Information provided:
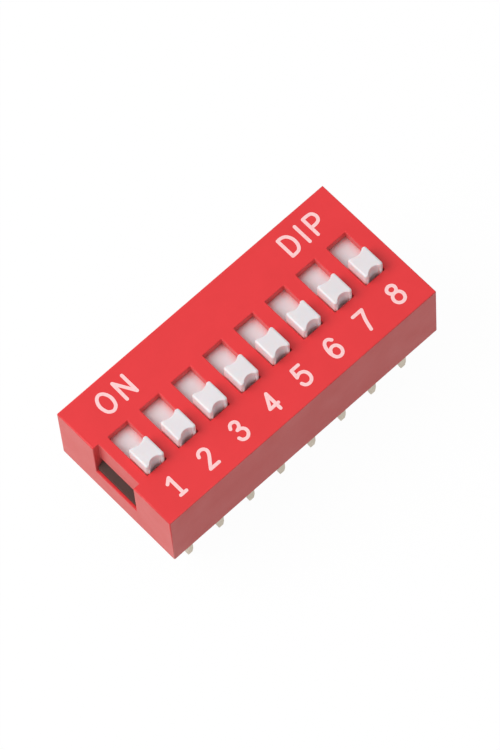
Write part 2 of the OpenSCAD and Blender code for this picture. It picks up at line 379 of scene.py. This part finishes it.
def makeMouldedPlastic(name, look):
    material, tree, surface, where = startMaterial(name, look["surface"])
    grain = useGroup(tree, mouldGrain, {
        "Coordinates": where, "Grain Size": look["grainSize"], "Mottle Size": look["mottleSize"]})
    wearAndHighlight = useGroup(tree, edgeWearAndHighlight, {"Coordinates": where, "Reach": look["wearAndHighlightReach"]})["Wear And Highlight"]
    dustAndShadeGroup = paintedRedBounce if look["dustAndShadeFromNeighbours"] else settledDustAndShade
    dustAndShade = useGroup(tree, dustAndShadeGroup, {
        "Coordinates": where, "Depth": look["dustAndShadeDepth"], "Evenness": look["dustAndShadeEvenness"]})["Dust And Shade"]
    colour = blendColours(tree, grain["Mottle"], look["colour"], look["mottled"])
    # lighter edges: wear, and a painted highlight
    colour = blendColours(tree, calc(tree, "MULTIPLY", wearAndHighlight, look["wearAndHighlightAmount"]), colour, look["rubbedAndHighlit"])
    # painted shade on the cover, painted red bounce light on the sliders, real dust on the base, laid where
    # the corner mask is high
    colour = blendColours(tree, calc(tree, "MULTIPLY", dustAndShade, look["dustAndShadeAmount"]), colour, look["dustAndShade"])
    tree.links.new(colour, surface.inputs["Base Color"])
    dull = spread(tree, grain["Mottle"], (0.0, 1.0), look["roughness"])
    dull = calc(tree, "SUBTRACT", dull, calc(tree, "MULTIPLY", wearAndHighlight, look["polish"]))
    tree.links.new(dull, surface.inputs["Roughness"])
    setBump(tree, surface, grain["Grain"], look["grainDepth"])
    return material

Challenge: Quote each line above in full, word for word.

Written solution:
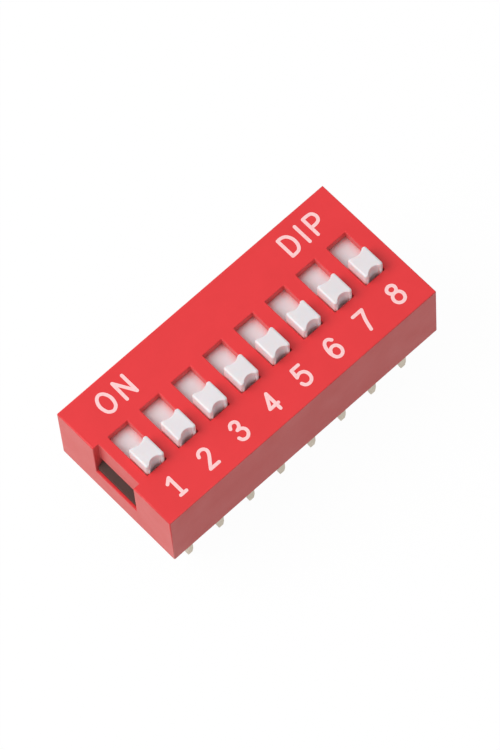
Write part 2 of the OpenSCAD and Blender code for this picture. It picks up at line 379 of scene.py. This part finishes it.
def makeMouldedPlastic(name, look):
    material, tree, surface, where = startMaterial(name, look["surface"])
    grain = useGroup(tree, mouldGrain, {
        "Coordinates": where, "Grain Size": look["grainSize"], "Mottle Size": look["mottleSize"]})
    wearAndHighlight = useGroup(tree, edgeWearAndHighlight, {"Coordinates": where, "Reach": look["wearAndHighlightReach"]})["Wear And Highlight"]
    dustAndShadeGroup = paintedRedBounce if look["dustAndShadeFromNeighbours"] else settledDustAndShade
    dustAndShade = useGroup(tree, dustAndShadeGroup, {
        "Coordinates": where, "Depth": look["dustAndShadeDepth"], "Evenness": look["dustAndShadeEvenness"]})["Dust And Shade"]
    colour = blendColours(tree, grain["Mottle"], look["colour"], look["mottled"])
    # lighter edges: wear, and a painted highlight
    colour = blendColours(tree, calc(tree, "MULTIPLY", wearAndHighlight, look["wearAndHighlightAmount"]), colour, look["rubbedAndHighlit"])
    # painted shade on the cover, painted red bounce light on the sliders, real dust on the base, laid where
    # the corner mask is high
    colour = blendColours(tree, calc(tree, "MULTIPLY", dustAndShade, look["dustAndShadeAmount"]), colour, look["dustAndShade"])
    tree.links.new(colour, surface.inputs["Base Color"])
    dull = spread(tree, grain["Mottle"], (0.0, 1.0), look["roughness"])
    dull = calc(tree, "SUBTRACT", dull, calc(tree, "MULTIPLY", wearAndHighlight, look["polish"]))
    tree.links.new(dull, surface.inputs["Roughness"])
    setBump(tree, surface, grain["Grain"], look["grainDepth"])
    return material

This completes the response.